Domingo, 14 de enero de 2007 | Hoy
Los “santos gauchos” tan propios de la cultura correntina son por lo general personajes perseguidos por las autoridades que tuvieron un final trágico. El gaucho Cruz Quiroz, por ejemplo, fue un miembro del Partido Liberal atrapado por los autonomistas que, antes de que le cortaran el gañote, les explicó a sus captores cómo se degollaba a “un buen cristiano”, abriendo desde la aorta para evitar el sufrimiento. En las afueras de la ciudad de Caá Catí, en el departamento de General Paz, se rinde culto a este gaucho con una celebración en el mes de agosto, cuando sus devotos le llevan ofrendas de agradecimiento.
A 8 kilómetros de la ciudad de Mercedes –paso obligado hacia los Esteros del Iberá–, a la vera de la Ruta 123 está la tumba del Gaucho Gil, donde el pasado 8 de enero tuvo lugar la gran cita anual de peregrinaje. En esta oportunidad asistieron más de 100 mil personas que llegaron a pie, a caballo y en 200 micros, incluso desde países vecinos. En el encuentro de peregrinos se baila muchísimo chamamé, se canta, se bebe y se duerme en carpas, en medio de una fiesta popular que de todas formas está lejos de superar la masa de gente que convoca la Virgencita de Itatí (2,5 millones de personas a lo largo del año).
El santuario es una pequeña ermita de chapa bajo la cual yacerían los restos de este gaucho “canonizado” sólo por los correntinos. A su alrededor se levanta una precaria parafernalia de puestitos de venta con toda clase de iconografía del Gauchito –llaveros, gorras, cintas–, mates, baratijas varias y por sobre todo velas rojas que luego arden de a centenares junto al santuario.
La historia de Antonio Mamerto Gil Núñez –matizada por la tradición oral–- dice que este gaucho desertó del Ejército argentino a mediados del siglo XIX para convertirse en un bandido rural que les robaba ganado a los estancieros ricos y les daba una parte del botín a los pobres. El día que lo atraparon –el 8 de enero de 1878–, y cuando ya lo tenían colgado de los tobillos en un algarrobo que aun sobrevive junto a la tumba, le advirtió al sargento que lo iba a degollar que si no lo enterraba –como a Polinice, hermano de Antígona–, al llegar a su casa aquel hombre encontraría a su hijo moribundo. Como la maldición se cumplió, el sargento regresó presuroso a darle sepultura al cadáver y al volver a su casa su hijo ya se estaba sanando. Según lo certifican las incontables chapitas de agradecimiento clavadas en el histórico algarrobo, parece que el Gaucho Gil sigue haciendo milagros y de a millares.

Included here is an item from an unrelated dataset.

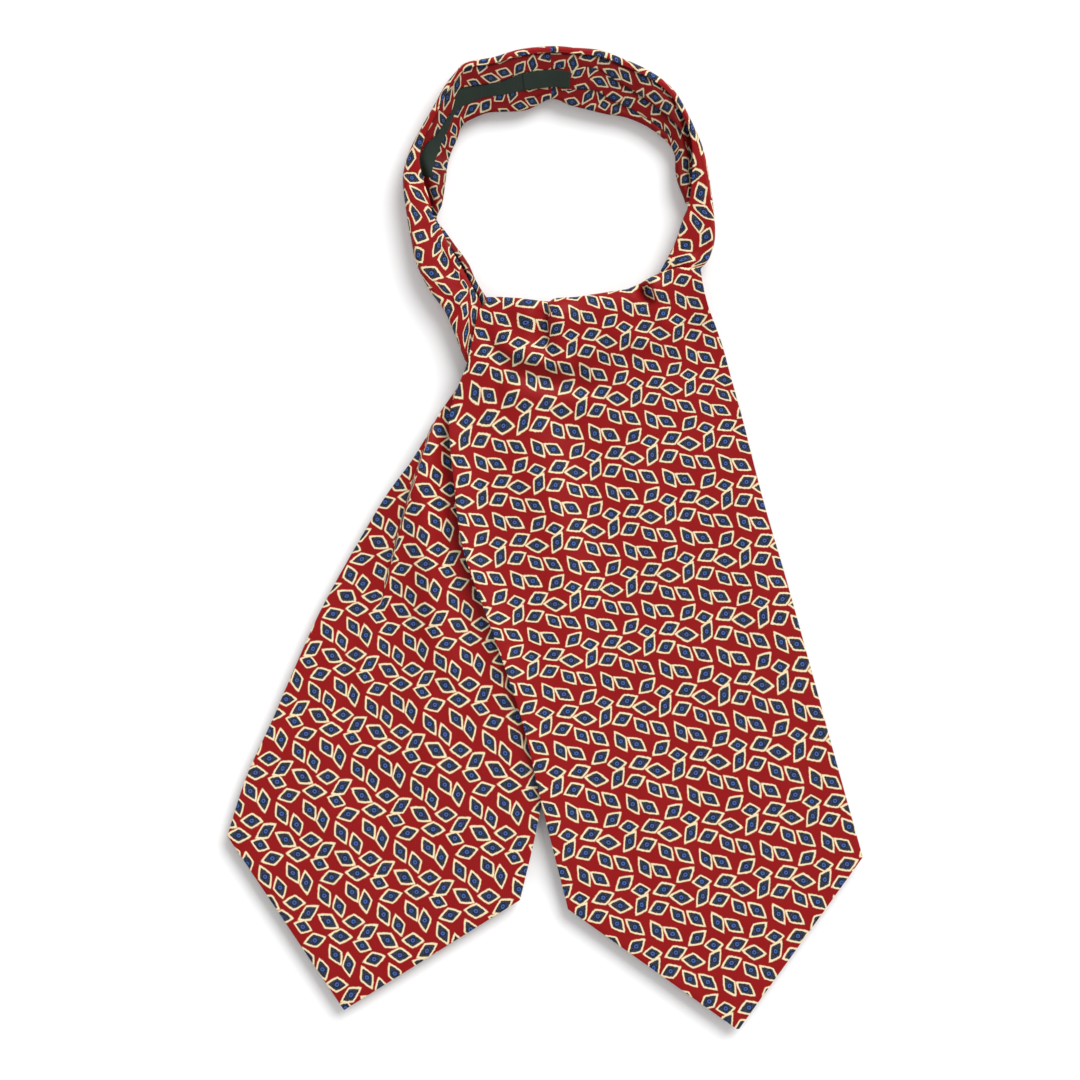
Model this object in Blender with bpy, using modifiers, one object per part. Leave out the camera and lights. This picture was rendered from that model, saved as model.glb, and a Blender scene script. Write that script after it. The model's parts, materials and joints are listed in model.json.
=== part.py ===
"""Silk day cravat, lying flat and loosely tied.

The cravat is one long strip: a pointed blade at each end and a pleated band between them, folded
flat like a tube. The left end of the band crosses beneath to the right, comes up behind and falls
forward as the front blade. The right end passes beneath to the left and becomes the rear blade.

The model lies on z = 0 in metres. +X is to the right and +Y runs from the blades' points to the
back of the neck. The origin is below the middle of the whole outline. All tables are in
millimetres in the same frame.
"""
import math
from collections import namedtuple

import bmesh
import bpy
from mathutils import Vector

MM = 0.001

# Walls: a blade is two layers of silk with light interlining, the band's layers are one each.
BLADE_WALL = 1.6
BAND_WALL = 1.2
TAPE_WALL = 0.8

# Clear space on each side of the centre-back seam, between two rows of the band's table that far
# apart, and clear space between cloth and the cloth that it lies on.
SEAM_GAP = 0.55
SEAM_ROWS_APART = 17.0
LAP_GAP = 0.68

# The outer layer of the band in section, as steps in from the rim and up from the layer below or
# down from the top: its bend off the surface, its crest, and the end of its lap, open or closed.
RIM_BEND = [(3.0, 0.0), (1.3, 0.35), (0.6, 1.6)]
RIM_CREST = [(0.6, -1.6), (1.2, -0.4)]
LAP_END_OPEN = [(0.3, -0.5), (0.35, -0.8)]
LAP_END_CLOSED = [(1.2, -0.9), (1.55, -2.8)]
LAP_MARGIN = 1.8
FOOT_MARGIN_OPEN = 4.1
FOOT_MARGIN_CLOSED = 2.1
CREST_CURVE = 1.4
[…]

A pocos kilómetros del santuario del Gauchito Gil está uno de los dos que tiene dedicado San La Muerte, a cuya imagen de un esqueleto con guadaña y túnica negra se le puede pedir desde una sanación del mal de ojo hasta una muerte rápida y sin sufrimiento. Al Gauchito Gil la Iglesia Católica está tratando de reacomodarlo dentro de sus rituales –fracasaron en eliminarlo y en los últimos años algún obispo suele hacerse presente en la peregrinación– para evitar el trasvasaje de fieles. En cambio, San La Muerte, cuyas connotaciones satánicas son indisimulables, es blanco de toda clase de desprecio y maldiciones oficiales.